== MATERIAL FOR THE TASK

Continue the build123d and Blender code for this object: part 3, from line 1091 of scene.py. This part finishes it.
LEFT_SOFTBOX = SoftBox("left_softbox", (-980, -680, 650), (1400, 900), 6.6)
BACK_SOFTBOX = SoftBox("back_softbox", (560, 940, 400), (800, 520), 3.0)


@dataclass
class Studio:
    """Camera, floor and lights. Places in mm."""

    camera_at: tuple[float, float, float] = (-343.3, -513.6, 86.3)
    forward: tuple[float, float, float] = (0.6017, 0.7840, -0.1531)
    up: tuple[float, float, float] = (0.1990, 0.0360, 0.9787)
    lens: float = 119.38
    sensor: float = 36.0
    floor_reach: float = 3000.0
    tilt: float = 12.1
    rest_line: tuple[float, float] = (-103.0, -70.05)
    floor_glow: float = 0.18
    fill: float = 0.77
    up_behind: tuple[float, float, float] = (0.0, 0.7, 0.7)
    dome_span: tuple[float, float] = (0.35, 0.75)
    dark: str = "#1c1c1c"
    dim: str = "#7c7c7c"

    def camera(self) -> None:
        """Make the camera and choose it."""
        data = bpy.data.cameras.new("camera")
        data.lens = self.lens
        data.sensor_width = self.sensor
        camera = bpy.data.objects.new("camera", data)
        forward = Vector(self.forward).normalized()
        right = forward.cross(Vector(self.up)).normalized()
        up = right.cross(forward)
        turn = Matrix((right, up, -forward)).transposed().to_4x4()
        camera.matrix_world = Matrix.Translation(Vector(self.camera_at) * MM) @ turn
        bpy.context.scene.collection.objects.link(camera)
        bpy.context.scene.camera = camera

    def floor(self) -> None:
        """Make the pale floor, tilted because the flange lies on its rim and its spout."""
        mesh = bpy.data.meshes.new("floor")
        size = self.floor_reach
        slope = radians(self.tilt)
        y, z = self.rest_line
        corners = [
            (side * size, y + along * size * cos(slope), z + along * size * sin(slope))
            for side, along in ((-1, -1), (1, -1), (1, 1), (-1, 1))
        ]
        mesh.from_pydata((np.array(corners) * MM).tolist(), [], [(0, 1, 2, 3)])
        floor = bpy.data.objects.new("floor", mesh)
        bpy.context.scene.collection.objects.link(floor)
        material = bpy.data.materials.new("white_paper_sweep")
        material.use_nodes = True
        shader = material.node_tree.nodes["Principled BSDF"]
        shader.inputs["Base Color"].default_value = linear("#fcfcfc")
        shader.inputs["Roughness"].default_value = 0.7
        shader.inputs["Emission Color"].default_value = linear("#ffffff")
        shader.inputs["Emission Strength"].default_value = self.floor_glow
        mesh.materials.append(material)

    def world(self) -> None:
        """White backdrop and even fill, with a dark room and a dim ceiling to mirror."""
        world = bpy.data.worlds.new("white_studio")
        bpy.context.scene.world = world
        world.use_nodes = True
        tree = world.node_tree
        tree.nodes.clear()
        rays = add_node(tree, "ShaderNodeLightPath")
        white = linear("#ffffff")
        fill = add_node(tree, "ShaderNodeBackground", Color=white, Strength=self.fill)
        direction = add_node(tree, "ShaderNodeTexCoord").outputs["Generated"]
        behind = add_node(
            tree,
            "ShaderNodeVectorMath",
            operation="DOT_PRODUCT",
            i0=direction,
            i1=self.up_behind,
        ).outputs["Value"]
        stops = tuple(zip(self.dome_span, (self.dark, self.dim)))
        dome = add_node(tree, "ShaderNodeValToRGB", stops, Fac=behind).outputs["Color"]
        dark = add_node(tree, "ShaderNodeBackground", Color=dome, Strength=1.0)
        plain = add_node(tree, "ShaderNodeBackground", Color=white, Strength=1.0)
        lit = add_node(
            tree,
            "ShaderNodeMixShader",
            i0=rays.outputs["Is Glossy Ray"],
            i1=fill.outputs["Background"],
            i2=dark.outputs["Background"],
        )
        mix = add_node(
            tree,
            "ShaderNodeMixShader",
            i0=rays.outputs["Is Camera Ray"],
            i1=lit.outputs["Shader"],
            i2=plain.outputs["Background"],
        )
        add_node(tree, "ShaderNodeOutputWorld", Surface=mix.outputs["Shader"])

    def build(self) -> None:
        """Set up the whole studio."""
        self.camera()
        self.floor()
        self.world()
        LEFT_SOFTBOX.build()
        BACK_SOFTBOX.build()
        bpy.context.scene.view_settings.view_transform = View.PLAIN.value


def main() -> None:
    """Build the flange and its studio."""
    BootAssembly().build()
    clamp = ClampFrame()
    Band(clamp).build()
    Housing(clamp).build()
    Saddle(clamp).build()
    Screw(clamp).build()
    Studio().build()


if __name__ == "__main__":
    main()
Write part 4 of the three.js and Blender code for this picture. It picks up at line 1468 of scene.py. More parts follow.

====

EXERCISE DIRECTIONS: Reply with one number only: how many lines of the listing hold "scene"?

SOLUTION: 7